Of the Rs25,000 crore capital to be infused in the first tranche this year, about 40 per cent will be given to those banks which require support, and every single PSB will be brought to the level of at least 7.5 per cent by financial year 2016.

In the second tranche, 40 per cent of capital will be allocated to the top six big banks, viz, SBI, BoB, BoI, PNB, Canara Bank, and IDBI Bank, in order to strengthen them to play a vital role in the economy.

In the third trance, the remaining portion of 20 per cent will be allocated to the banks based on their performance during the three quarters in the current year judged on the basis of certain performance. This will incentivise them to improve their performance in the current year.

The finance minister said the PSBs are adequately capitalised and meet all the Basel III and RBI norms as of now.  However, the government wants to adequately capitalise all banks to keep a safe buffer over and above the minimum norms of Basel III.  The additional infusion is based on the banks' estimated capital requirements this year and in the next three years till FY19. 
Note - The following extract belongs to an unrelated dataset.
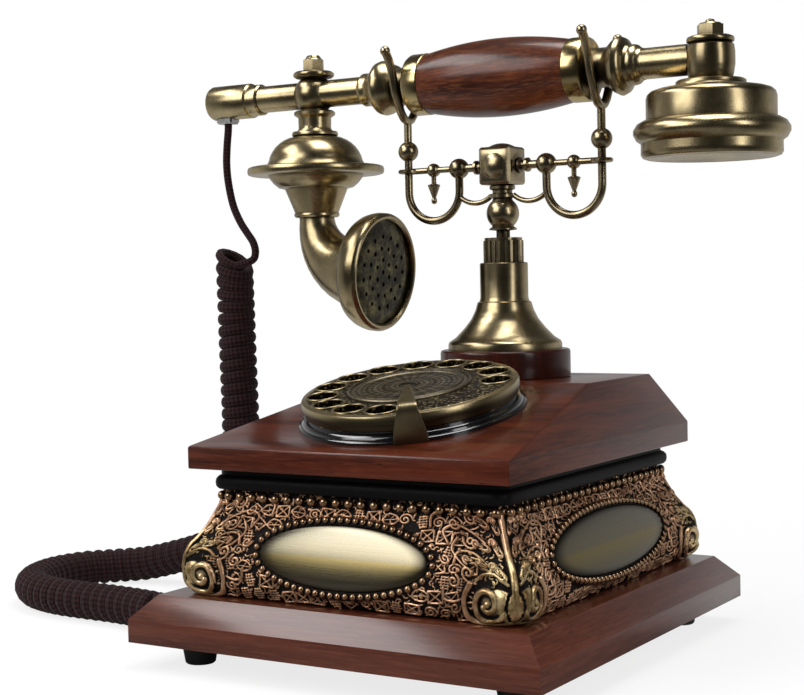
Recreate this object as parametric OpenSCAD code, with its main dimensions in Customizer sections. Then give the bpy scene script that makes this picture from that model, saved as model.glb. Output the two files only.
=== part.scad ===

However, if the internal profit generation that would be available to PSBs (based on the estimate of average profit of the last three years), the capital requirement of extra capital for the next four years up to FY2019 is likely to be about Rs1,80,000 crore. 

This estimate has been based on credit growth rate of 12 per cent for the current year and 12 to 15 per cent for the next three years depending on the size of the bank and their growth ability.  Alternatively, the development of a vibrant corporate debt market and greater participation by private sector banks will reduce the pressure on finances of public sector bank, according to the finance ministry.